Whyte also taught at the graduate level at Oregon State University (OSU) and at the former West Virginia College of Graduate Studies. Previously, she served a decade at Davis and Elkins College (D&E), where she was on the faculty and a key participant in the strategic redesign of their academic curriculum to "Alternative Futures" that incorporated relevance and creativity with time-honored studies. The schedule was modified to include a winter term between fall and spring semesters which emphasized independent study and survival skills. D&E is a private, church-affiliated liberal arts college.

Dr. Whyte also taught in correctional facilities. Additionally, she administratively supervised the WVSU Public Safety Department of trained and certified law enforcement officers for twenty-four years during her cabinet tenure supervising various departments.

==Research and publications==

In 1978, Whyte received a national educational research award from OSU and taught in their summer graduate education program that same year. The research dealt with locus of control and getting students pursuing higher education to accept responsibility for their behavior in regard to improvement of academic performance. Her publications range from juried professional journals to a Jossey-Bass Publishers New Directions sourcebook chapter. In 2002, Whyte was a member of a round table program held at Oxford University, where she presented a paper focusing on the financial and technological future of higher education in the 21st century. She also helped develop and lead the William James Program at D&E, which received international notice in The Christian Science Monitor in the early 1970s. The program emphasized group and individual counseling focusing upon accepting personal responsibility for educational performance and use of pragmatic approaches to motivate students to do their best work.
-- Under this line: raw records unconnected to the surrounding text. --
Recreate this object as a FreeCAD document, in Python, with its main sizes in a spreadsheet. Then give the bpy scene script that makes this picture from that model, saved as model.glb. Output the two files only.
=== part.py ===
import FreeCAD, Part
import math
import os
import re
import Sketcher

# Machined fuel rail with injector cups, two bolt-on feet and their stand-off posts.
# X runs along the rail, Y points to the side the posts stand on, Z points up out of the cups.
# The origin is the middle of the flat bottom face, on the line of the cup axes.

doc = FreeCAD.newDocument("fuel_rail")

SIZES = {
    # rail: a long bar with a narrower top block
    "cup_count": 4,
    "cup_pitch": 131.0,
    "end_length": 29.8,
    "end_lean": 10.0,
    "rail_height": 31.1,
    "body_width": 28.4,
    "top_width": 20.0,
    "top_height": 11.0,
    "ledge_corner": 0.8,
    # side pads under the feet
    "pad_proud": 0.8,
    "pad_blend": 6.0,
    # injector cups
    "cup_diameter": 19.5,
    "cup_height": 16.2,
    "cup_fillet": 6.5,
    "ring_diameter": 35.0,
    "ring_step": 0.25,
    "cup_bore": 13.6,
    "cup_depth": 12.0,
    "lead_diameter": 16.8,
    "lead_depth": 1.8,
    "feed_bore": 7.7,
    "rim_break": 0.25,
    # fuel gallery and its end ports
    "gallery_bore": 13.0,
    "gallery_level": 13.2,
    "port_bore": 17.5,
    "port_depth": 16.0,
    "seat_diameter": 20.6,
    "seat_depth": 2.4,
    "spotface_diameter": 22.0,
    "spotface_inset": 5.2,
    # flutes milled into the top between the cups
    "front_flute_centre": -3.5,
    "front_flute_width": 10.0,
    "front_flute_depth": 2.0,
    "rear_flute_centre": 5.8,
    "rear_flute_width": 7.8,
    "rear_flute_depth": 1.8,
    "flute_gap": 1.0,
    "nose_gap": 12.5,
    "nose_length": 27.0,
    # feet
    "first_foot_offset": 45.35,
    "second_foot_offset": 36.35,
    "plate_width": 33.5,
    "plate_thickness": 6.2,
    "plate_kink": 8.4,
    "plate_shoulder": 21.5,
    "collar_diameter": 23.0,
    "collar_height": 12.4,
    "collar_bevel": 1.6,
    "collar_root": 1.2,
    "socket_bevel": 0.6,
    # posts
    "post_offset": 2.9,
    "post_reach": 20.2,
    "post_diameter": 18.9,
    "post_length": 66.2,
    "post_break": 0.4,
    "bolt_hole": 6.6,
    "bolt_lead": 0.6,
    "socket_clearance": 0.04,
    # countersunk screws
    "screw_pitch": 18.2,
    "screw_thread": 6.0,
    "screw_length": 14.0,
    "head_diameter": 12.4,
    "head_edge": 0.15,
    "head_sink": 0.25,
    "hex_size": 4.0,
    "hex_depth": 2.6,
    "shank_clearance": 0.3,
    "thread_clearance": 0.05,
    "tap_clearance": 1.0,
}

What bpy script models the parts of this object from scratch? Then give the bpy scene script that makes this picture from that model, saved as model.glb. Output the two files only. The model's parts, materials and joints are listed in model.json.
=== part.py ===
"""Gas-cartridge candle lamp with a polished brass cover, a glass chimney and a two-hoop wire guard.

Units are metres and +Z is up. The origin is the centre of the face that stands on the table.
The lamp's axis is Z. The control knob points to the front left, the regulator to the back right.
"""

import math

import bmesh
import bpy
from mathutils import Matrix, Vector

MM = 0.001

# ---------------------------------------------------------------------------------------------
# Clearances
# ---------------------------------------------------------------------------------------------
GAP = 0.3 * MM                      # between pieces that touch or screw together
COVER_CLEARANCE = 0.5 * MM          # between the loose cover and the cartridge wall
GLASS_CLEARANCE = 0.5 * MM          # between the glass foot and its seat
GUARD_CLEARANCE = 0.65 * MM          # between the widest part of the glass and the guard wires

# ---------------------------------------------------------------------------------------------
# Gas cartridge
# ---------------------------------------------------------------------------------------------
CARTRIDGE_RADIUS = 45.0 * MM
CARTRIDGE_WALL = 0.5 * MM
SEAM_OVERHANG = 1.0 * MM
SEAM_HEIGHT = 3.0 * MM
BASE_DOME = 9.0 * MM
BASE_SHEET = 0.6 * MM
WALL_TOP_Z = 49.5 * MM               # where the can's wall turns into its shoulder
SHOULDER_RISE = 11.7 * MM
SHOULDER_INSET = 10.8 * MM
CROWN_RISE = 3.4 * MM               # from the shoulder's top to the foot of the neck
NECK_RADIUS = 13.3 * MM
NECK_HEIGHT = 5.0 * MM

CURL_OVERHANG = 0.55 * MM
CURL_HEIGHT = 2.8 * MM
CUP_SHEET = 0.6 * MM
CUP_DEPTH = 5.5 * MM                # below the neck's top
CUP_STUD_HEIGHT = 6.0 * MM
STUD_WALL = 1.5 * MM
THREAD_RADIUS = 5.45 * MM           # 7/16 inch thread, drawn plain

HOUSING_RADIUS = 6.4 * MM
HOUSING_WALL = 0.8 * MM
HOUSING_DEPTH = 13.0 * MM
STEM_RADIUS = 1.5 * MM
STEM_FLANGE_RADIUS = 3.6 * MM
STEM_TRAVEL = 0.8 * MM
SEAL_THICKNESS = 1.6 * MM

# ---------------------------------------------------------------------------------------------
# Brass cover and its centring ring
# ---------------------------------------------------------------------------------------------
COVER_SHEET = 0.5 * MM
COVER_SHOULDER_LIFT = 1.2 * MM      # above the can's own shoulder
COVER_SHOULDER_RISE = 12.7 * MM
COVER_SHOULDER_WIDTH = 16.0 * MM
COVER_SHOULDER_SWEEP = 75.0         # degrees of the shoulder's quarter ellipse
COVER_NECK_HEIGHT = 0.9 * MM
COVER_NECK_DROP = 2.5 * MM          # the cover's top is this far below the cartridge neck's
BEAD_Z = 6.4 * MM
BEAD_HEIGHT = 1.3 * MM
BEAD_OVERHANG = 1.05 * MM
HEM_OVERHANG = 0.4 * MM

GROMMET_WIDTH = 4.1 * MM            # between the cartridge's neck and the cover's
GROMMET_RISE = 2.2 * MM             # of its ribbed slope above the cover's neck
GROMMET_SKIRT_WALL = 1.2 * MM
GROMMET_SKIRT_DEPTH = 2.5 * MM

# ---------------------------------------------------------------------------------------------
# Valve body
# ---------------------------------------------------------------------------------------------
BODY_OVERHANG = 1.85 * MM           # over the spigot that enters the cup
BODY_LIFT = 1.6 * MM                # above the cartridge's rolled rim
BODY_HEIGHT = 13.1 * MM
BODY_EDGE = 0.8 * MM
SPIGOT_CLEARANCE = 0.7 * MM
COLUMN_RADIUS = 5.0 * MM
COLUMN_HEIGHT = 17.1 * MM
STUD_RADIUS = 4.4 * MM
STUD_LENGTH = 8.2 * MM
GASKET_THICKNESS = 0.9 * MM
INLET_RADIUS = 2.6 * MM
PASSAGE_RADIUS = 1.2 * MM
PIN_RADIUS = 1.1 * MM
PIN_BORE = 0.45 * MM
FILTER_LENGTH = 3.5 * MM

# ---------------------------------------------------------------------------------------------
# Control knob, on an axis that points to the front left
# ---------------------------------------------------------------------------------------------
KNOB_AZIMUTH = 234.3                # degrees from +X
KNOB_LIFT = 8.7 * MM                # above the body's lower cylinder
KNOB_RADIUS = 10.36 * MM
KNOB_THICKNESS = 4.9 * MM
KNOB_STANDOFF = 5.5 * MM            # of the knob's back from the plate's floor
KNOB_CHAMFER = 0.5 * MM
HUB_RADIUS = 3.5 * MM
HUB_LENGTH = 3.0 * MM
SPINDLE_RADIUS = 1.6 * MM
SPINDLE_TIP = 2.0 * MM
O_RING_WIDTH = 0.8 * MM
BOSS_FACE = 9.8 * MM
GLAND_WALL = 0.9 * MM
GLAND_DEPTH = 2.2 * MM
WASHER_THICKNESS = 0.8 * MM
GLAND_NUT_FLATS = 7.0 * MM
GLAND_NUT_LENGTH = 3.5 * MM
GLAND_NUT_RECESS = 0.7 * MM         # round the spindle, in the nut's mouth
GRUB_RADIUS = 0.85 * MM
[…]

Based on data collected in the late 1980s, Whyte predicted that information technology, also known as educational technology, would very important for higher education into the future. Eventually, early versions of computer-assisted learning experiences for students reinforced the locus of control concept as successful students were somewhat self-motivated during the process of technology-based interactive activities. Over the following decades, students and educators used e-learning and computer-assisted learning devices more frequently, and by the 2000s more sophisticated institutional data collection was required.

Around the same time, Whyte conducted and published research focusing on new student orientation programming to help with student retention, and in 2007 the Journal published by the National Orientation Directors Association (NODA) reprinted her 1986 article in a 30th anniversary issue.

==Campus planning==

Whyte worked with a dedicated team to develop and cooperatively implement The WVSU Campus Master Plan for the University. This is a plan for future campus facility and property development to safely accommodate educational programming needs and visions.

== Personal life ==
Dr. Cassandra Sue Bolyard Whyte was born in 1947 in Grafton, West Virginia to parents Roy Everett Bolyard (1901–1983) and Georgia Ellen Deavers Bolyard (1909–1994).

Dr. Cassandra Whyte had three siblings: Eldora Marie Bolyard Nuzum, married to Jack Robert Nuzum; Vonda Jean Bolyard Norris, married to Clyde Dale Norris; and Robert Glen Bolyard, married to Jacqueline Westfall Bolyard.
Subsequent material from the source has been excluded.